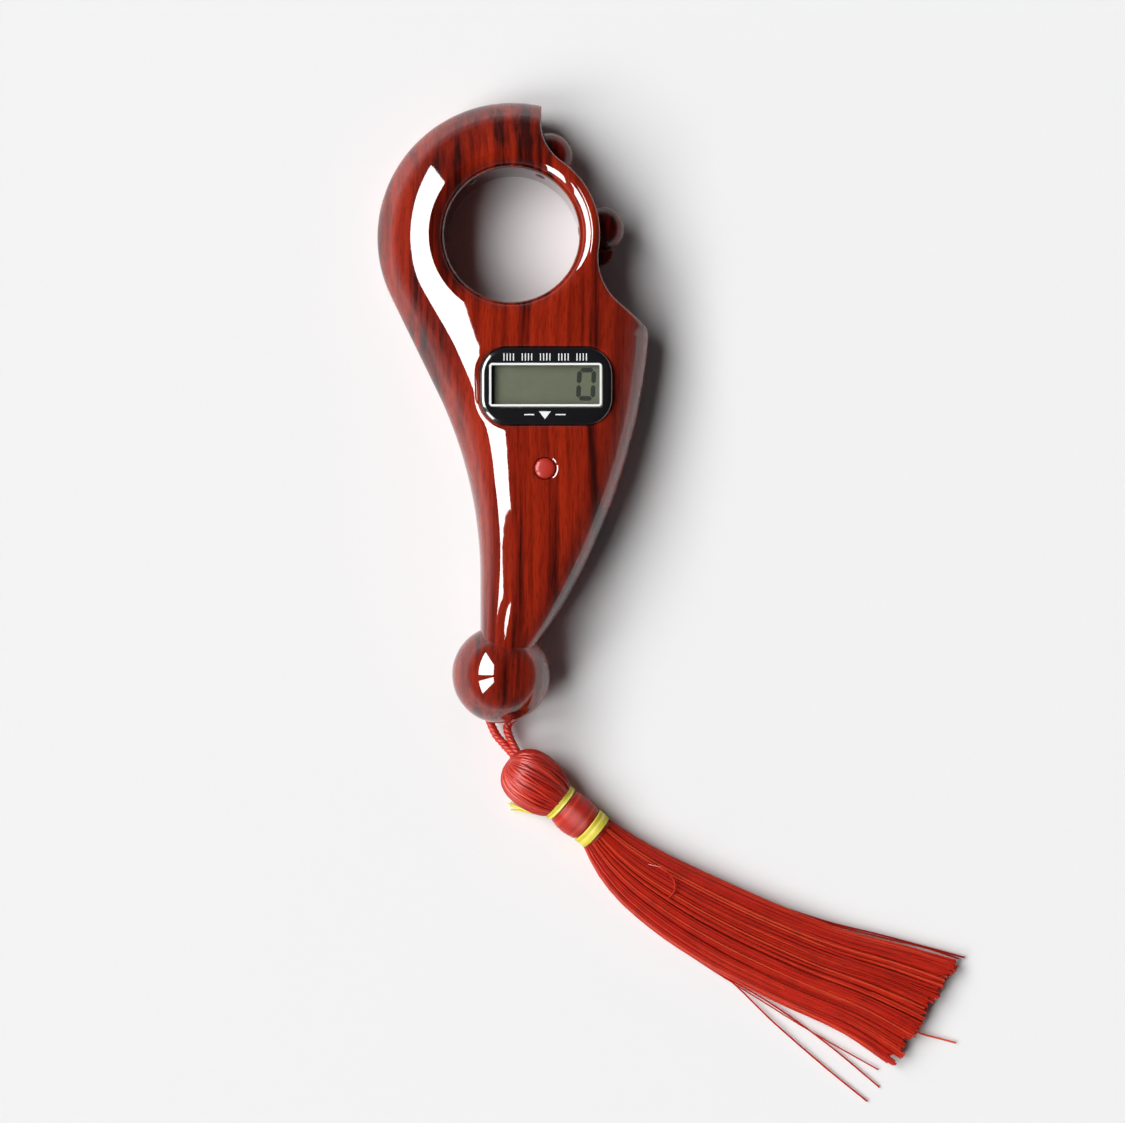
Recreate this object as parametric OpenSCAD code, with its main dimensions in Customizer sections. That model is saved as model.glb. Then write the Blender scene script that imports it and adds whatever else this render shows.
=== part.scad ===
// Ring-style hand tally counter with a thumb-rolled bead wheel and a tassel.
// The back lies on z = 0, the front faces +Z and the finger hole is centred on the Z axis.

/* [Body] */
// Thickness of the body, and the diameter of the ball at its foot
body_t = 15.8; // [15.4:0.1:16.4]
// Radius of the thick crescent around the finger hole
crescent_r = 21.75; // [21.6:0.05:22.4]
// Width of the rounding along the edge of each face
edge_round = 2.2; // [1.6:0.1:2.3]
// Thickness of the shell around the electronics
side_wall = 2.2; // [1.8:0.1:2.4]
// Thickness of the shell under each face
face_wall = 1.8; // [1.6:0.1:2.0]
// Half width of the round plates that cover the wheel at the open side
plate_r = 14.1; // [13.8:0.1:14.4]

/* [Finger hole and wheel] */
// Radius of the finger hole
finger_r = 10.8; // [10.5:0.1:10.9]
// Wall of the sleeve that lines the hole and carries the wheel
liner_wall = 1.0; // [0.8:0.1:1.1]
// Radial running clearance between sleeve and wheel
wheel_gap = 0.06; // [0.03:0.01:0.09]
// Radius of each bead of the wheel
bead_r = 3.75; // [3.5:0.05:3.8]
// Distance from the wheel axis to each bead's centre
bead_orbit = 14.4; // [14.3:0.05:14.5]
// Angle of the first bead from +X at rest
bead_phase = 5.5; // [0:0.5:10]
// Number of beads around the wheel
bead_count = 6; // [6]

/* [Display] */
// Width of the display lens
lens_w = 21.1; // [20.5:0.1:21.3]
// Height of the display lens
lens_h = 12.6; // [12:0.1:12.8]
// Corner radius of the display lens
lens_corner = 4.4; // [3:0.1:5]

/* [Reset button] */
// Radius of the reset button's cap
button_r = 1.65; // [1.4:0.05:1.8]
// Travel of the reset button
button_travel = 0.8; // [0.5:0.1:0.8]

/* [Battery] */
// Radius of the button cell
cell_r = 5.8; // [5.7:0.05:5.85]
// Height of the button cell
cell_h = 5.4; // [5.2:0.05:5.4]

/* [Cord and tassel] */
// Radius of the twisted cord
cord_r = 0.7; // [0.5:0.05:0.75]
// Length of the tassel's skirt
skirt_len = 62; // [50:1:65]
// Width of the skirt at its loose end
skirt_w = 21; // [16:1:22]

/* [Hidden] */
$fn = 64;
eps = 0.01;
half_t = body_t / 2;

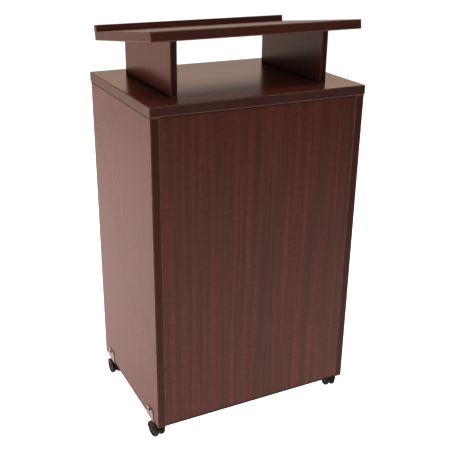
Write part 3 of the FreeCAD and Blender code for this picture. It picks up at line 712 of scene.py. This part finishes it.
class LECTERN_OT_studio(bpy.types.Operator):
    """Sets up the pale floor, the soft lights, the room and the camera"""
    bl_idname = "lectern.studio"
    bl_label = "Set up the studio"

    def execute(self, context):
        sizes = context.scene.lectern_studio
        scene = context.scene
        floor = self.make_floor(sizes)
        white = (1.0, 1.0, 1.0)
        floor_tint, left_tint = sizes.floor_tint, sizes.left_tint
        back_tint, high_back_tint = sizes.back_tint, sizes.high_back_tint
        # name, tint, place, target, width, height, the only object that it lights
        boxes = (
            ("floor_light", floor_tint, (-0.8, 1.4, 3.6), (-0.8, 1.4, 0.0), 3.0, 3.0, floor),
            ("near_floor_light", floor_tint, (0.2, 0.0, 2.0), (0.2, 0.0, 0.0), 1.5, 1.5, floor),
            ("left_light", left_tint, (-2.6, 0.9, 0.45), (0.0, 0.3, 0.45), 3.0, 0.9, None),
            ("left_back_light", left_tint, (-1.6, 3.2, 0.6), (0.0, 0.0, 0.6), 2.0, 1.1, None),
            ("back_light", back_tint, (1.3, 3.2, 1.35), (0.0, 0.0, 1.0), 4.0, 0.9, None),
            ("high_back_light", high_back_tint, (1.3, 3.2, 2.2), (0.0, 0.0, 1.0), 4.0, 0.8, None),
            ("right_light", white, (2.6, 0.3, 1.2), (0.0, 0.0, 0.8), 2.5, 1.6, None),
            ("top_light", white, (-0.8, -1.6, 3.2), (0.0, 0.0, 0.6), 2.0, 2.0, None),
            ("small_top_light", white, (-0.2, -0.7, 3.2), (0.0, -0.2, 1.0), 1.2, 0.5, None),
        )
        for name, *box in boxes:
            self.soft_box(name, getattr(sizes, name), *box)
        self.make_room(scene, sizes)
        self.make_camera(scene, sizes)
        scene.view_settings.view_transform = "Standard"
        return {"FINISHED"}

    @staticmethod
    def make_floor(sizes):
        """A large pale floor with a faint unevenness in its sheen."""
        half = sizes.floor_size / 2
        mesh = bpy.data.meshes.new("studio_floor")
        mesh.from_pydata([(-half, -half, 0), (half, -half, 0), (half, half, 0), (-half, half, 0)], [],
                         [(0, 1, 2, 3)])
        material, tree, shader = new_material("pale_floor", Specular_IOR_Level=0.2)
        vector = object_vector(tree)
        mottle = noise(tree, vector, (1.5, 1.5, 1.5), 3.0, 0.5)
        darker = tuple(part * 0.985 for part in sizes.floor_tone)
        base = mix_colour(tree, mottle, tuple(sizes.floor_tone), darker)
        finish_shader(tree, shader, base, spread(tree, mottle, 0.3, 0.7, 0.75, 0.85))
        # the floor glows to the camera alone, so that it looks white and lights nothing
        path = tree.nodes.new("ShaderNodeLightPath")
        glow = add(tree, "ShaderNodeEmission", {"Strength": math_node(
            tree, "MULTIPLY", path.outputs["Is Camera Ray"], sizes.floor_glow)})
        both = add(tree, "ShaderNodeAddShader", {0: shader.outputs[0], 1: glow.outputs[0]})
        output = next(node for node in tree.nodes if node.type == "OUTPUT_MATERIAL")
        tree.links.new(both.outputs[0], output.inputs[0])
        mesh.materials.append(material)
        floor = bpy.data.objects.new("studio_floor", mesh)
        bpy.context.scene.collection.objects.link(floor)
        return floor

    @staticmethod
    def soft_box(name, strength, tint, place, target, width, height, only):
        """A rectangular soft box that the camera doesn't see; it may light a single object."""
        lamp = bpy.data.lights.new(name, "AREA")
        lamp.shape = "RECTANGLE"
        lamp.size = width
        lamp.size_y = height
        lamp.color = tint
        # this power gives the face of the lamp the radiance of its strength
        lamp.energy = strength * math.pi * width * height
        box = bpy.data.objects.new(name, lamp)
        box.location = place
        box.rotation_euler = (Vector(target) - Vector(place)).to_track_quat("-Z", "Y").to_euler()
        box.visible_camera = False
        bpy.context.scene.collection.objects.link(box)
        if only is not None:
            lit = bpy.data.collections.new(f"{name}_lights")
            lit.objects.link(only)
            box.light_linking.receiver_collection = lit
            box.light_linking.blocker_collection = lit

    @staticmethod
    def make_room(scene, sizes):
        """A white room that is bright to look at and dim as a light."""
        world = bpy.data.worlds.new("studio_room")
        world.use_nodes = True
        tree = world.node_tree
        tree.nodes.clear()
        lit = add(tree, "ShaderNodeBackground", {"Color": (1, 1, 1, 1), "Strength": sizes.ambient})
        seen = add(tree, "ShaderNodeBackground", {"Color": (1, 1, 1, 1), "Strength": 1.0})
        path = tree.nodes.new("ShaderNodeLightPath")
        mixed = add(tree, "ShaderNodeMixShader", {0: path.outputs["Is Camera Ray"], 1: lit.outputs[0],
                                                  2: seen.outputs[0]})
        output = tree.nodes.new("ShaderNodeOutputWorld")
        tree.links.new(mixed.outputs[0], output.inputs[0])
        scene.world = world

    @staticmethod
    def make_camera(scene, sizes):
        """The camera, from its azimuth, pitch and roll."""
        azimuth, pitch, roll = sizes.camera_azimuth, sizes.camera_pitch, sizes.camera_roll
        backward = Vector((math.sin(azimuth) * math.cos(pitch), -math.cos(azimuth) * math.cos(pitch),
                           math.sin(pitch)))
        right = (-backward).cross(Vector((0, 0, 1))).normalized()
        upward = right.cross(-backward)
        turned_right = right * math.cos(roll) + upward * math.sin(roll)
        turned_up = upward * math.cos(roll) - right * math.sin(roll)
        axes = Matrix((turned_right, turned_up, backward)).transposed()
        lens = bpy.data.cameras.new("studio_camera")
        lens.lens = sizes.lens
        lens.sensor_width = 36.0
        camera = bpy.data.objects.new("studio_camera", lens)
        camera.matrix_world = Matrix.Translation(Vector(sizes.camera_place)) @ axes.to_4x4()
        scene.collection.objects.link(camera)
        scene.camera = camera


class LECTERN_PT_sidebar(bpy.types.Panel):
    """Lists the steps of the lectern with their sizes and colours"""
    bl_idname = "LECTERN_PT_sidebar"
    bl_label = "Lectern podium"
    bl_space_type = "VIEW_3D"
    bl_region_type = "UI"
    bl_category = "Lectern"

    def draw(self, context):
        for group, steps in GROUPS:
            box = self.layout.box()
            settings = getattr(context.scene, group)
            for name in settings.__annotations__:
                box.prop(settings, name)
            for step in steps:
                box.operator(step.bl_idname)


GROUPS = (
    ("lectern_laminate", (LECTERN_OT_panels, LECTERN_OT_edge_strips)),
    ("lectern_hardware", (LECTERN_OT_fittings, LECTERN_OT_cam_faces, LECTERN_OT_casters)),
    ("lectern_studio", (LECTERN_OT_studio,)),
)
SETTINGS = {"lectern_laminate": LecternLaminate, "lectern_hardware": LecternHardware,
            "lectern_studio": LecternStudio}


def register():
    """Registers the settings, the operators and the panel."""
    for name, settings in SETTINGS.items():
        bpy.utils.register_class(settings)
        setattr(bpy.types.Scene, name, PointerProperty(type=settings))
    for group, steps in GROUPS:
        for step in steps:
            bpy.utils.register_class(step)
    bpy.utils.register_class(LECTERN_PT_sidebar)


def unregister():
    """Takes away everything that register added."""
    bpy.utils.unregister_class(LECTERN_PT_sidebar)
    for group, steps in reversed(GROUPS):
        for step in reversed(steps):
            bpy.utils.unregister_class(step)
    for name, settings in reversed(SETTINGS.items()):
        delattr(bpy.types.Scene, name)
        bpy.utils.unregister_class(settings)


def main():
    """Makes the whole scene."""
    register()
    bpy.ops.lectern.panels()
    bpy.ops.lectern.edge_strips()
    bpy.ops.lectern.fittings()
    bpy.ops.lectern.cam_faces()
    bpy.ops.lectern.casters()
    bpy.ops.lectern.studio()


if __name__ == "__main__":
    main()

━━━━━━━━━━━━━━━━━━━━━━━━━━━━━━

→ **Description of the task**
In the listing above, reproduce the first line and each one after it through the line that contains "skirt_w = 21; // [16:1:22]".

→ **Full solution**
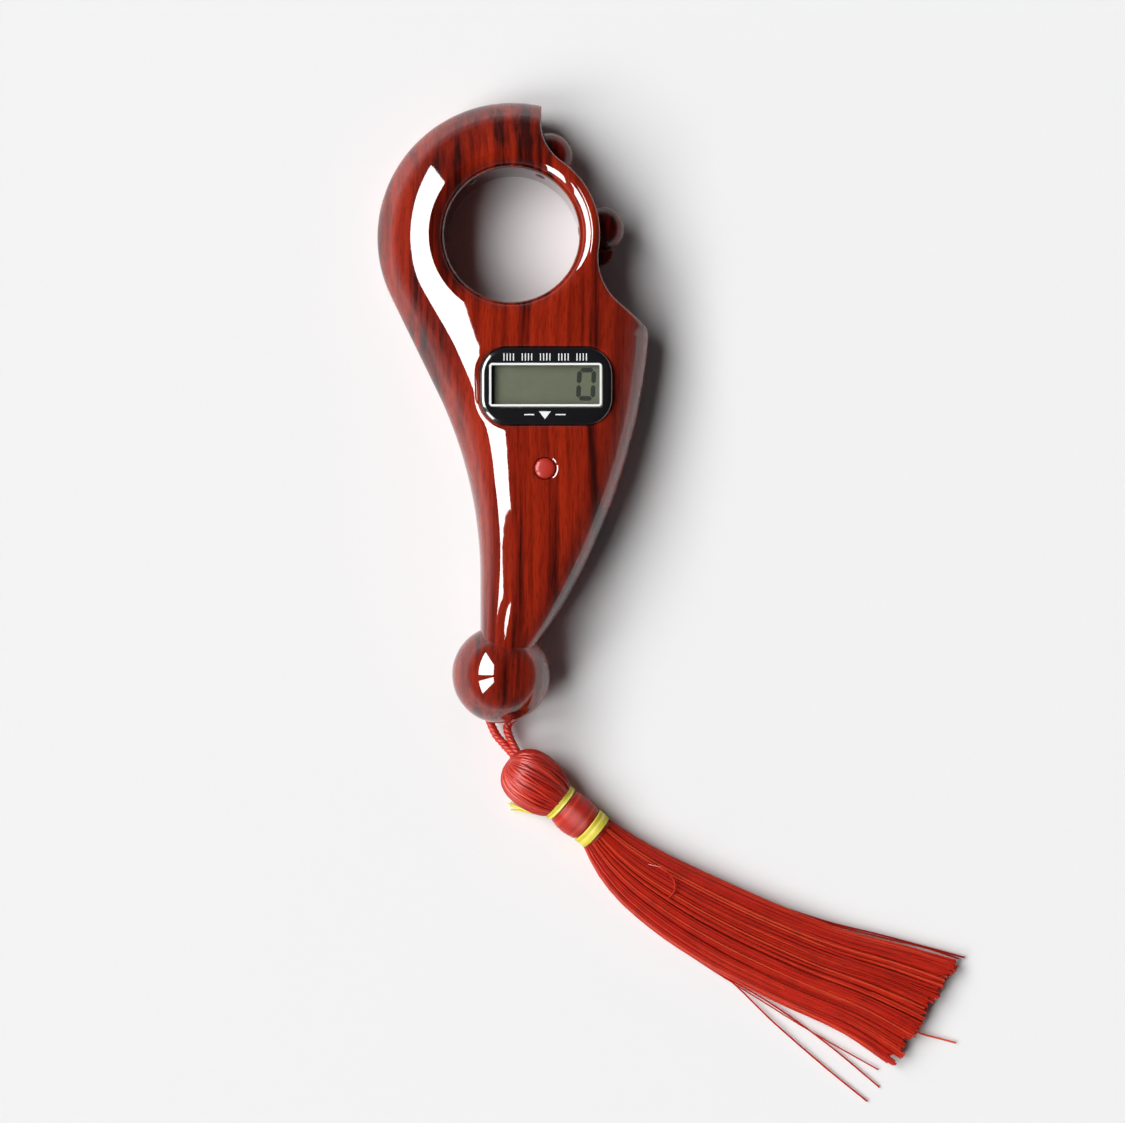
Recreate this object as parametric OpenSCAD code, with its main dimensions in Customizer sections. That model is saved as model.glb. Then write the Blender scene script that imports it and adds whatever else this render shows.
=== part.scad ===
// Ring-style hand tally counter with a thumb-rolled bead wheel and a tassel.
// The back lies on z = 0, the front faces +Z and the finger hole is centred on the Z axis.

/* [Body] */
// Thickness of the body, and the diameter of the ball at its foot
body_t = 15.8; // [15.4:0.1:16.4]
// Radius of the thick crescent around the finger hole
crescent_r = 21.75; // [21.6:0.05:22.4]
// Width of the rounding along the edge of each face
edge_round = 2.2; // [1.6:0.1:2.3]
// Thickness of the shell around the electronics
side_wall = 2.2; // [1.8:0.1:2.4]
// Thickness of the shell under each face
face_wall = 1.8; // [1.6:0.1:2.0]
// Half width of the round plates that cover the wheel at the open side
plate_r = 14.1; // [13.8:0.1:14.4]

/* [Finger hole and wheel] */
// Radius of the finger hole
finger_r = 10.8; // [10.5:0.1:10.9]
// Wall of the sleeve that lines the hole and carries the wheel
liner_wall = 1.0; // [0.8:0.1:1.1]
// Radial running clearance between sleeve and wheel
wheel_gap = 0.06; // [0.03:0.01:0.09]
// Radius of each bead of the wheel
bead_r = 3.75; // [3.5:0.05:3.8]
// Distance from the wheel axis to each bead's centre
bead_orbit = 14.4; // [14.3:0.05:14.5]
// Angle of the first bead from +X at rest
bead_phase = 5.5; // [0:0.5:10]
// Number of beads around the wheel
bead_count = 6; // [6]

/* [Display] */
// Width of the display lens
lens_w = 21.1; // [20.5:0.1:21.3]
// Height of the display lens
lens_h = 12.6; // [12:0.1:12.8]
// Corner radius of the display lens
lens_corner = 4.4; // [3:0.1:5]

/* [Reset button] */
// Radius of the reset button's cap
button_r = 1.65; // [1.4:0.05:1.8]
// Travel of the reset button
button_travel = 0.8; // [0.5:0.1:0.8]

/* [Battery] */
// Radius of the button cell
cell_r = 5.8; // [5.7:0.05:5.85]
// Height of the button cell
cell_h = 5.4; // [5.2:0.05:5.4]

/* [Cord and tassel] */
// Radius of the twisted cord
cord_r = 0.7; // [0.5:0.05:0.75]
// Length of the tassel's skirt
skirt_len = 62; // [50:1:65]
// Width of the skirt at its loose end
skirt_w = 21; // [16:1:22]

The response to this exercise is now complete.